Visually, Spy x Family is as slickly and stylishly produced as its immaculately-presented patriarch. Endo's clean and confident linework is the perfect framework to contain some of the story's more ludicrous scenarios. Easily overlooked behind it all is the architecture of the Forgers' world -- rendered with enough fully-formed, meticulous attention to detail to make the European cityscape look like a real one you could step into. Without a doubt, however, Endo's fantastic range of facial expressions is the secret weapon he deploys to win over the hearts and minds of readers. The majority of these belong to Anya, whose cherub-like face can effortlessly mold itself from sparkly-eyed smiles to sinister grins to derpy stares. Twilight might be Volume 1's cover star but its Anya, the orphaned psychic with barely an ounce of common sense, who steals every page she appears on.

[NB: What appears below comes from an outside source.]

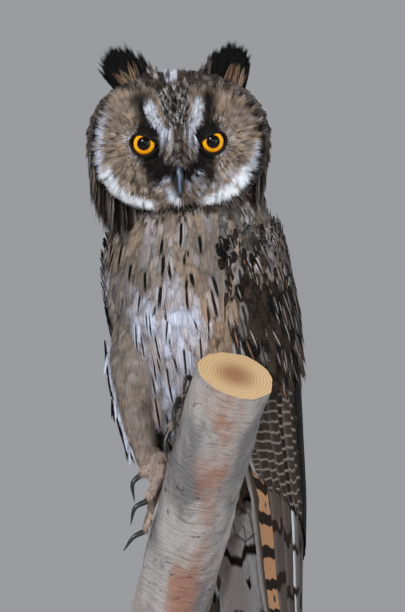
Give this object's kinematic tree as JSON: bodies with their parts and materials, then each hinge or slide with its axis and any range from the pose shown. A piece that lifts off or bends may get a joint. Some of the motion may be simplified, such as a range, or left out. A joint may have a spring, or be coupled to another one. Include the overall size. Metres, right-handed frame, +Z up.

Credit should also go to Endo's editor at Shueisha, Shihei Lin, who guided Endo toward a "bright and cheer[full]" tone -- one that helps the manga stand out in landscape currently overcrowded by dark and overwrought titles. The role of the editor in manga production is too often sorely overlooked by fans, but in an interview for Manga Plus, it's clear that the longevity of Lin and Endo's professional relationship serves Spy x Family well. "With Endo-sensei, we have a good level of closeness with one another," Lin says. "We can be direct with each other. We rely on each other. It’s not just that we just simply get along. Endo-sensei treats me with decency. We’ve known each other for over 10 years now, and yet the vibe is the same as when we first met. I’d love for it to stay this way forever."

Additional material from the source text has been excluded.